**Exercise materials:**
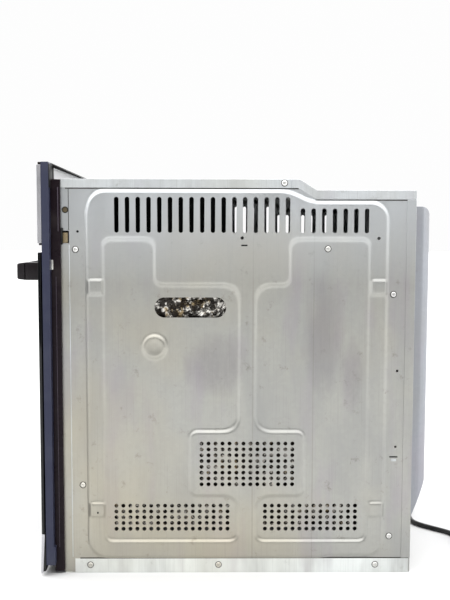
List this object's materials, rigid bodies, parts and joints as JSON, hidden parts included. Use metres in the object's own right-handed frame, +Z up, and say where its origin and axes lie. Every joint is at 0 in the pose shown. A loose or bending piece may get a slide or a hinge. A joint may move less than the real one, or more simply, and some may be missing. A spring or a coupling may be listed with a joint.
{
  "type": "built-in wall oven",
  "caption": "Built-in electric wall oven with a steel casing, punched side panels, a drop-down glass door, a control panel and a mains lead.",
  "frame": {"origin": "middle of the base tray's underside", "axes": "+Z up, the door and controls face -Y, the lead leaves at the back towards +Y"},
  "size_m": [0.595, 0.806, 0.603],
  "materials": {
    "galvanised_steel": "galvanised sheet steel with faint smudges",
    "cover_steel": "pale zinc-coated sheet steel",
    "black_enamel": "satin black enamel",
    "cavity_enamel": "speckled dark enamel",
    "dark_trim": "moulded blue-black plastic",
    "fascia_steel": "brushed stainless steel",
    "black_plastic": "moulded black plastic",
    "door_glass": "dark printed toughened glass",
    "clear_glass": "clear toughened glass",
    "hinge_steel": "zinc-plated steel",
    "chrome_wire": "bright plated wire",
    "element_steel": "heat-darkened sheathed tube",
    "blanket": "foil-faced mineral wool",
    "seal_rubber": "silicone door seal",
    "motor_metal": "plated motor casing",
    "lead_rubber": "black rubber-sheathed lead"
  },
  "bodies": {
    "root": {"side_panel_right": "galvanised_steel", "side_panel_left": "galvanised_steel", "top_cover_front": "galvanised_steel", "top_cover_rear": "galvanised_steel", "base_tray": "galvanised_steel", "rear_panel": "galvanised_steel", "rear_cover": "cover_steel", "front_frame": "black_enamel", "side_trim_right": "dark_trim", "side_trim_left": "dark_trim", "stay_right": "galvanised_steel", "stay_left": "galvanised_steel", "control_fascia": "fascia_steel", "control_housing": "black_plastic", "timer_window": "door_glass", "function_switch": "black_plastic", "thermostat": "black_plastic", "hinge_arm_right": "hinge_steel", "hinge_arm_left": "hinge_steel", "oven_cavity": "cavity_enamel", "insulation": "blanket", "door_seal": "seal_rubber", "shelf_rack_right": "chrome_wire", "shelf_rack_left": "chrome_wire", "grill_element": "element_steel", "lower_element": "element_steel", "ring_element": "element_steel", "fan_motor": "motor_metal", "fan_baffle": "cavity_enamel", "oven_lamp": "clear_glass", "cooling_fan_housing": "motor_metal", "power_cord": "lead_rubber", "cord_gland": "lead_rubber", "cord_coil": "lead_rubber", "power_plug": "lead_rubber", "casing_screws": "hinge_steel"},
    "door": {"door_outer_glass": "door_glass", "door_frame": "black_enamel", "door_inner_glass": "clear_glass", "door_top_rail": "black_plastic", "door_bottom_trim": "fascia_steel", "door_handle": "black_plastic", "handle_brackets": "black_plastic", "hinge_body_right": "hinge_steel", "hinge_body_left": "hinge_steel", "hinge_pins": "hinge_steel", "hinge_springs": "hinge_steel"},
    "hinge_rods": {"hinge_rods": "hinge_steel"},
    "shelf": {"wire_shelf": "chrome_wire"},
    "tray": {"baking_tray": "element_steel"},
    "convection_fan": {"convection_fan": "motor_metal"},
    "cooling_drum": {"cooling_fan_drum": "motor_metal"},
    "function_spindle": {"function_spindle": "hinge_steel"},
    "function_knob": {"function_knob": "black_plastic"},
    "temperature_spindle": {"temperature_spindle": "hinge_steel"},
    "temperature_knob": {"temperature_knob": "black_plastic"},
    "button_minus": {"timer_button_minus": "black_plastic"},
    "button_mode": {"timer_button_mode": "black_plastic"},
    "button_plus": {"timer_button_plus": "black_plastic"}
  },
  "joints": [
    {"name": "door_hinge", "type": "hinge", "parent": "root", "child": "door", "pos_m": [0, -0.278, 0.012], "axis": [1, 0, 0], "range_deg": [0, 90], "stiffness_Nm_per_rad": 16},
    {"name": "hinge_rod_slide", "type": "slide", "parent": "door", "child": "hinge_rods", "axis": [0, 0, -1], "range_m": [0, 0.012], "deforming": ["hinge_springs"]},
    {"name": "shelf_slide", "type": "slide", "parent": "root", "child": "shelf", "axis": [0, -1, 0], "range_m": [0, 0.015]},
    {"name": "tray_slide", "type": "slide", "parent": "root", "child": "tray", "axis": [0, -1, 0], "range_m": [0, 0.015]},
    {"name": "convection_spin", "type": "hinge", "parent": "root", "child": "convection_fan", "pos_m": [0, 0.14, 0.27], "axis": [0, 1, 0], "continuous": true},
    {"name": "cooling_spin", "type": "hinge", "parent": "root", "child": "cooling_drum", "pos_m": [0, -0.0715, 0.5035], "axis": [1, 0, 0], "continuous": true},
    {"name": "function_turn", "type": "hinge", "parent": "root", "child": "function_spindle", "pos_m": [-0.185, -0.27, 0.545], "axis": [0, 1, 0], "continuous": true},
    {"name": "function_push", "type": "slide", "parent": "function_spindle", "child": "function_knob", "axis": [0, -1, 0], "range_m": [0, 0.014]},
    {"name": "temperature_turn", "type": "hinge", "parent": "root", "child": "temperature_spindle", "pos_m": [0.185, -0.27, 0.545], "axis": [0, 1, 0], "range_deg": [0, 270]},
    {"name": "temperature_push", "type": "slide", "parent": "temperature_spindle", "child": "temperature_knob", "axis": [0, -1, 0], "range_m": [0, 0.014]},
    {"name": "button_minus_press", "type": "slide", "parent": "root", "child": "button_minus", "axis": [0, 1, 0], "range_m": [0, 0.0015], "stiffness_N_per_m": 600},
    {"name": "button_mode_press", "type": "slide", "parent": "root", "child": "button_mode", "axis": [0, 1, 0], "range_m": [0, 0.0015], "stiffness_N_per_m": 600},
    {"name": "button_plus_press", "type": "slide", "parent": "root", "child": "button_plus", "axis": [0, 1, 0], "range_m": [0, 0.0015], "stiffness_N_per_m": 600}
  ],
  "couplings": [
    {"joint": "hinge_rod_slide", "follows": "door_hinge", "m_per_rad": 0.00763}
  ]
}
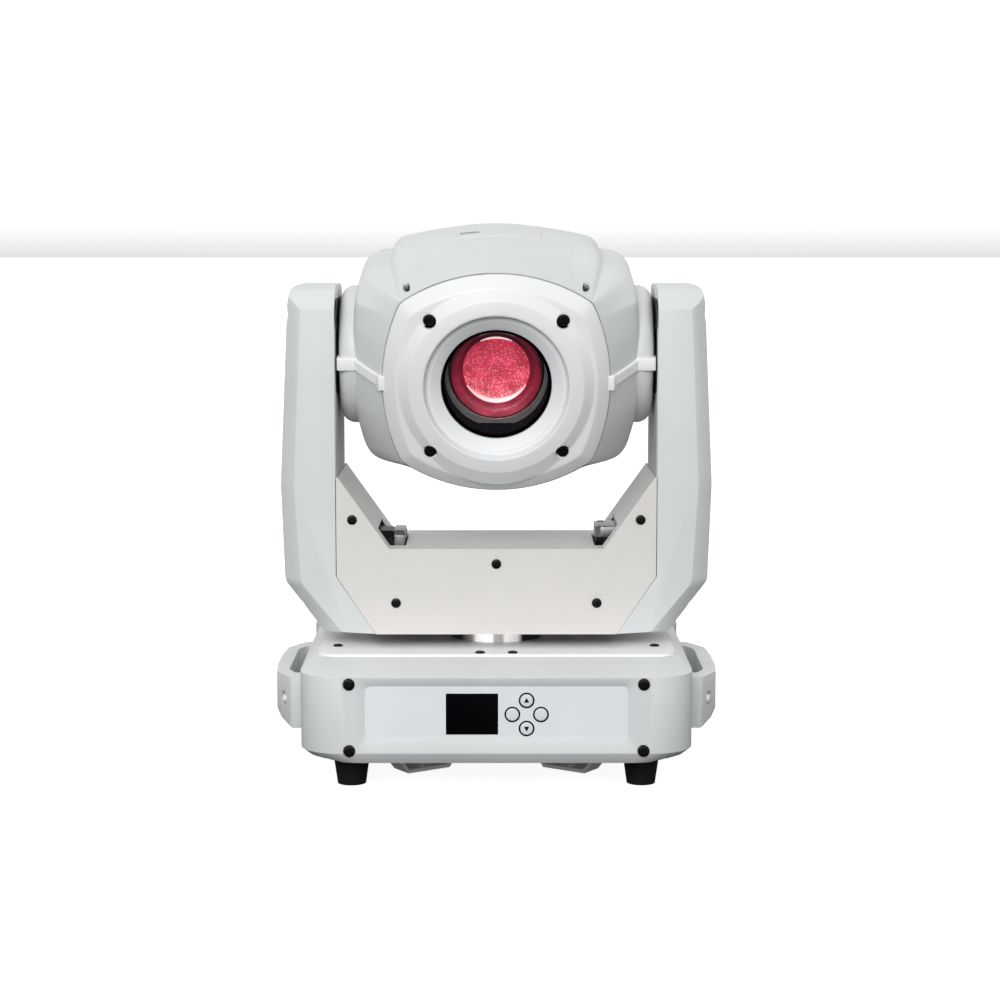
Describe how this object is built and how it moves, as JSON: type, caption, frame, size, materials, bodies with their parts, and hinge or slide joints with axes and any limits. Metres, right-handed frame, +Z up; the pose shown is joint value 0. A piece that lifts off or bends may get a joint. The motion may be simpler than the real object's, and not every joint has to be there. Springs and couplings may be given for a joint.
{
  "type": "moving head light",
  "caption": "Motorised spot luminaire: base with control panel and carrying handles, panning yoke, and a tilting head with lens, effect wheels, prism and LED engine",
  "frame": {"origin": "on the floor under the pan axis, at the middle of the footprint", "axes": "+Z up along the pan axis, -Y out of the control panel, +X along the tilt axis to the right seen from the front"},
  "size_m": [0.366, 0.2693, 0.45],
  "materials": {
    "shell_plastic": "fine moulded texture, satin white",
    "white_sheet": "powder coated white sheet steel",
    "bezel_plastic": "smooth satin white",
    "panel_overlay": "printed polycarbonate overlay, light grey",
    "screen": "black display glass",
    "key_plastic": "light grey key caps with a dark ring",
    "black_screw": "black oxide steel",
    "rubber": "black rubber",
    "black_plastic": "black moulded plastic",
    "black_metal": "black anodised metal",
    "steel": "bare steel",
    "shaft_steel": "turned steel",
    "motor_metal": "stepper motor laminations and end caps",
    "aluminium": "extruded aluminium",
    "circuit_board": "green solder mask",
    "belt_rubber": "toothed belt",
    "lens_glass": "coated optical glass",
    "wheel_metal": "thin sheet wheel"
  },
  "bodies": {
    "base": {"base_shell": "shell_plastic", "base_bottom_plate": "white_sheet", "base_top_plate": "white_sheet", "base_screws": "black_screw", "rubber_feet": "rubber", "control_panel": "panel_overlay", "display": "screen", "base_electronics": "circuit_board", "side_handles": "shell_plastic", "rear_panel": "white_sheet", "power_sockets": "black_plastic", "data_sockets": "black_metal", "omega_brackets": "white_sheet", "safety_eye": "steel", "pan_shaft": "shaft_steel", "pan_fixed_pulley": "aluminium"},
    "key_up": {"button_up": "key_plastic"},
    "key_menu": {"button_menu": "key_plastic"},
    "key_down": {"button_down": "key_plastic"},
    "key_enter": {"button_enter": "key_plastic"},
    "stud_left_outer": {"quarter_turn_left_outer": "steel"},
    "stud_left_inner": {"quarter_turn_left_inner": "steel"},
    "stud_right_outer": {"quarter_turn_right_outer": "steel"},
    "stud_right_inner": {"quarter_turn_right_inner": "steel"},
    "yoke": {"yoke_frame": "white_sheet", "yoke_covers": "white_sheet", "yoke_saddle": "white_sheet", "yoke_screws": "black_screw", "arm_cover_left": "shell_plastic", "arm_cover_right": "shell_plastic", "pivot_bearings": "steel", "pan_belt": "belt_rubber", "pan_motor": "motor_metal", "pan_motor_bracket": "steel", "tilt_motor": "motor_metal", "tilt_belt": "belt_rubber", "driver_board": "circuit_board"},
    "pan_motor_rotor": {"pan_motor_pulley": "aluminium"},
    "tilt_motor_rotor": {"tilt_motor_pulley": "aluminium"},
    "head": {"head_top_shell": "shell_plastic", "head_bottom_shell": "shell_plastic", "side_trims": "bezel_plastic", "head_front_bezel": "bezel_plastic", "bezel_screws": "black_screw", "head_rear_cover": "shell_plastic", "head_chassis": "steel", "tilt_axles": "black_metal", "tilt_pulley": "aluminium", "lens_barrel": "black_metal", "front_lens": "lens_glass", "guide_rods": "steel", "wheel_motors": "motor_metal", "light_engine": "aluminium", "fan_frame": "black_plastic"},
    "focus": {"focus_lens": "lens_glass"},
    "gobo_wheel": {"gobo_wheel": "wheel_metal"},
    "colour_wheel": {"colour_wheel": "wheel_metal"},
    "prism_arm": {"prism_arm": "black_metal"},
    "prism": {"prism": "lens_glass"},
    "fan": {"fan_rotor": "black_plastic"}
  },
  "joints": [
    {"name": "pan", "type": "hinge", "parent": "base", "child": "yoke", "pos_m": [0, 0, 0.12], "axis": [0, 0, 1], "range_deg": [-270, 270]},
    {"name": "tilt", "type": "hinge", "parent": "yoke", "child": "head", "pos_m": [0, 0, 0.342], "axis": [1, 0, 0], "range_deg": [-234, 36]},
    {"name": "pan_motor_spin", "type": "hinge", "parent": "yoke", "child": "pan_motor_rotor", "pos_m": [0.1035, 0, 0.135], "axis": [0, 0, 1], "range_deg": [-1300, 1300]},
    {"name": "tilt_motor_spin", "type": "hinge", "parent": "yoke", "child": "tilt_motor_rotor", "pos_m": [-0.15, 0, 0.175], "axis": [1, 0, 0], "range_deg": [-1080, 180]},
    {"name": "focus_slide", "type": "slide", "parent": "head", "child": "focus", "axis": [0, -0.9877, -0.1564], "range_m": [-0.014, 0.014]},
    {"name": "gobo_wheel_spin", "type": "hinge", "parent": "head", "child": "gobo_wheel", "pos_m": [0, 0.02369, 0.38422], "axis": [0, -0.9877, -0.1564], "continuous": true},
    {"name": "colour_wheel_spin", "type": "hinge", "parent": "head", "child": "colour_wheel", "pos_m": [0, 0.0415, 0.3101], "axis": [0, -0.9877, -0.1564], "continuous": true},
    {"name": "prism_swing", "type": "hinge", "parent": "head", "child": "prism_arm", "pos_m": [0.036, 0.00198, 0.34231], "axis": [0, -0.9877, -0.1564], "range_deg": [0, 75]},
    {"name": "prism_spin", "type": "hinge", "parent": "prism_arm", "child": "prism", "pos_m": [0, 0.00198, 0.34231], "axis": [0, -0.9877, -0.1564], "continuous": true},
    {"name": "fan_spin", "type": "hinge", "parent": "head", "child": "fan", "pos_m": [0, 0.10667, 0.3589], "axis": [0, -0.9877, -0.1564], "continuous": true},
    {"name": "button_up_press", "type": "slide", "parent": "base", "child": "key_up", "axis": [0, 1, 0], "range_m": [0, 0.0008], "stiffness_N_per_m": 400},
    {"name": "button_menu_press", "type": "slide", "parent": "base", "child": "key_menu", "axis": [0, 1, 0], "range_m": [0, 0.0008], "stiffness_N_per_m": 400},
    {"name": "button_down_press", "type": "slide", "parent": "base", "child": "key_down", "axis": [0, 1, 0], "range_m": [0, 0.0008], "stiffness_N_per_m": 400},
    {"name": "button_enter_press", "type": "slide", "parent": "base", "child": "key_enter", "axis": [0, 1, 0], "range_m": [0, 0.0008], "stiffness_N_per_m": 400},
    {"name": "quarter_turn_left_outer_lock", "type": "hinge", "parent": "base", "child": "stud_left_outer", "pos_m": [-0.09632, -0.07349, 0.022], "axis": [0, 0, 1], "range_deg": [0, 90]},
    {"name": "quarter_turn_left_inner_lock", "type": "hinge", "parent": "base", "child": "stud_left_inner", "pos_m": [-0.02668, -0.02651, 0.022], "axis": [0, 0, 1], "range_deg": [0, 90]},
    {"name": "quarter_turn_right_outer_lock", "type": "hinge", "parent": "base", "child": "stud_right_outer", "pos_m": [0.09632, -0.07349, 0.022], "axis": [0, 0, 1], "range_deg": [0, 90]},
    {"name": "quarter_turn_right_inner_lock", "type": "hinge", "parent": "base", "child": "stud_right_inner", "pos_m": [0.02668, -0.02651, 0.022], "axis": [0, 0, 1], "range_deg": [0, 90]}
  ],
  "couplings": [
    {"joint": "pan_motor_spin", "follows": "pan", "ratio": -4.6667},
    {"joint": "tilt_motor_spin", "follows": "tilt", "ratio": 4.4444}
  ]
}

**Goal:**
Copy all lines of the listing above that contain the string "piece".

**Output of the task:**
List this object's materials, rigid bodies, parts and joints as JSON, hidden parts included. Use metres in the object's own right-handed frame, +Z up, and say where its origin and axes lie. Every joint is at 0 in the pose shown. A loose or bending piece may get a slide or a hinge. A joint may move less than the real one, or more simply, and some may be missing. A spring or a coupling may be listed with a joint.
Describe how this object is built and how it moves, as JSON: type, caption, frame, size, materials, bodies with their parts, and hinge or slide joints with axes and any limits. Metres, right-handed frame, +Z up; the pose shown is joint value 0. A piece that lifts off or bends may get a joint. The motion may be simpler than the real object's, and not every joint has to be there. Springs and couplings may be given for a joint.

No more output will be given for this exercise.